Material shown
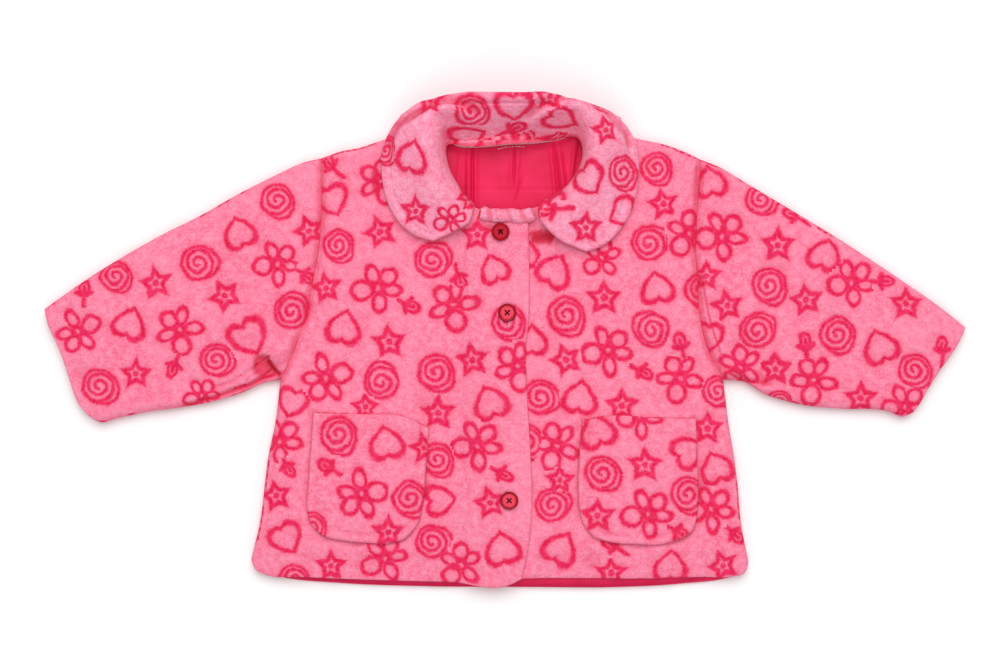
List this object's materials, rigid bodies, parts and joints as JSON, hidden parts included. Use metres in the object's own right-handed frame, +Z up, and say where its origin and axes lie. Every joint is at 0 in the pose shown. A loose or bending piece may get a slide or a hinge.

--

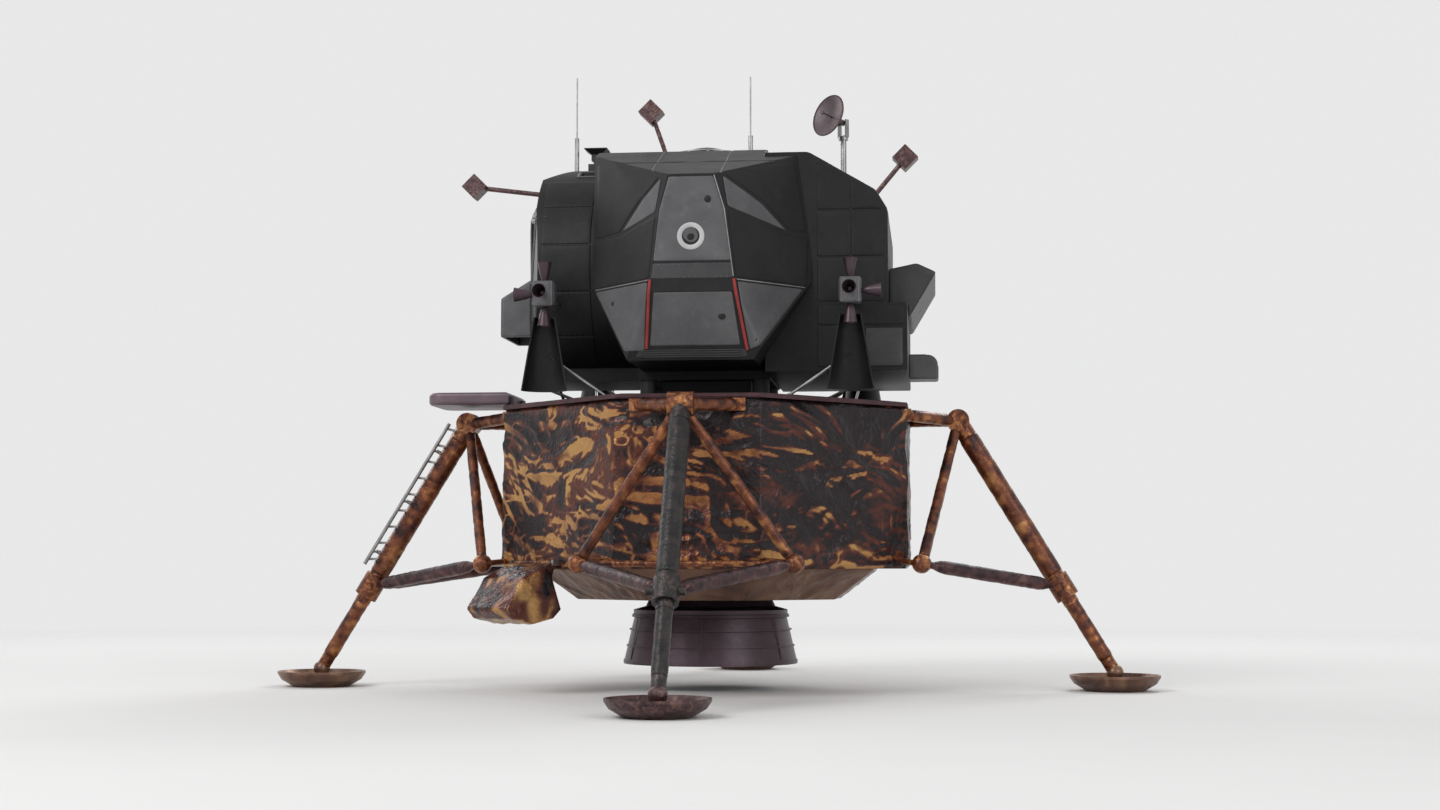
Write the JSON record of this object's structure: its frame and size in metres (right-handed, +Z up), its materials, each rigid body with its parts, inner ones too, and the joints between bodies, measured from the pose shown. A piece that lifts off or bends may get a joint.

* * *

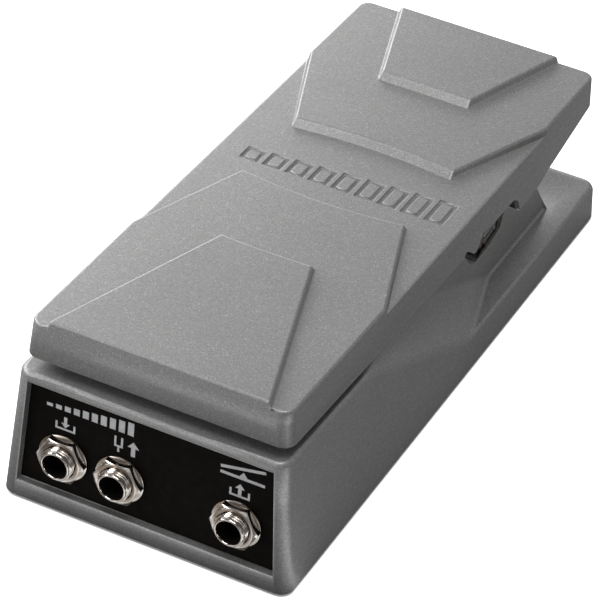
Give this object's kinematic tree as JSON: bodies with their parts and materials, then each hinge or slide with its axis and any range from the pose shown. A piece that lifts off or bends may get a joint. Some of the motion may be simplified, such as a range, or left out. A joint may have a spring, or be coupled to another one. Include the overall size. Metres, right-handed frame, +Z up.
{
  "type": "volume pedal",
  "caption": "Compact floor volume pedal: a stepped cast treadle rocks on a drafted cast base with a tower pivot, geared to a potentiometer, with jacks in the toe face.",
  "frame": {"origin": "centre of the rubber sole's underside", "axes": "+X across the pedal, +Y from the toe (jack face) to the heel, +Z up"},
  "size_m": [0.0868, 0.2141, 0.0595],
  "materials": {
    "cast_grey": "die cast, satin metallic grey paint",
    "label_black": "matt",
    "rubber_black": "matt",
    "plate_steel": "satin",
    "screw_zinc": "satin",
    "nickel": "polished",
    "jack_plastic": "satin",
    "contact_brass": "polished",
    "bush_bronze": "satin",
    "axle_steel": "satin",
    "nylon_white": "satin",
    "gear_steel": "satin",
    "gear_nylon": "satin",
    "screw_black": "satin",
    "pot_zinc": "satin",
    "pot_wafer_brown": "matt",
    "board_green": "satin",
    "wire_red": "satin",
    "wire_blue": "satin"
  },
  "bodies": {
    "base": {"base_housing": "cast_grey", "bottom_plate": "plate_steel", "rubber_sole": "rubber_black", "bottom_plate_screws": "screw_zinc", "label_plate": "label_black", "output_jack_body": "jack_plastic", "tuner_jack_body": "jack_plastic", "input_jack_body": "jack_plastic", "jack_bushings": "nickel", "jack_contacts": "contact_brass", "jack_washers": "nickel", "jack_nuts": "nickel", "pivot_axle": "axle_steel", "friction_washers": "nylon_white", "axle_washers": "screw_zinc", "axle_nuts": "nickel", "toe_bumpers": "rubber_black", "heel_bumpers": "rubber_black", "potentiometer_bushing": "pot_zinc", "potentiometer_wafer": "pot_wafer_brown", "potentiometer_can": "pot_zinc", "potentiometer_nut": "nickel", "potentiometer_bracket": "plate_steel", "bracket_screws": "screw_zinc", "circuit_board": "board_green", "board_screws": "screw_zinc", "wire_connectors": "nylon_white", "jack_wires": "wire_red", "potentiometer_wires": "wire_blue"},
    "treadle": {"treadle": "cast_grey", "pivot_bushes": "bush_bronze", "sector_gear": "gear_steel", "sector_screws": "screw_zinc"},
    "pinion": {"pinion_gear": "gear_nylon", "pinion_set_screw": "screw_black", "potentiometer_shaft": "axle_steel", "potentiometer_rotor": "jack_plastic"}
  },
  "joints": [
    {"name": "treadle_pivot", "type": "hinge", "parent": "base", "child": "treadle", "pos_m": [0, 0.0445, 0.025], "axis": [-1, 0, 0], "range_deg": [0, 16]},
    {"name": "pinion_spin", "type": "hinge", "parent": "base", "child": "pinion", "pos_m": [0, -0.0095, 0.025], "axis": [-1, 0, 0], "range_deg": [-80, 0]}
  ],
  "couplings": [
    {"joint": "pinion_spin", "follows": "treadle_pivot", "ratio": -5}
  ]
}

Aim of the exercise
State how many lines hold the word "that". The number is the whole answer.

Expected answer
2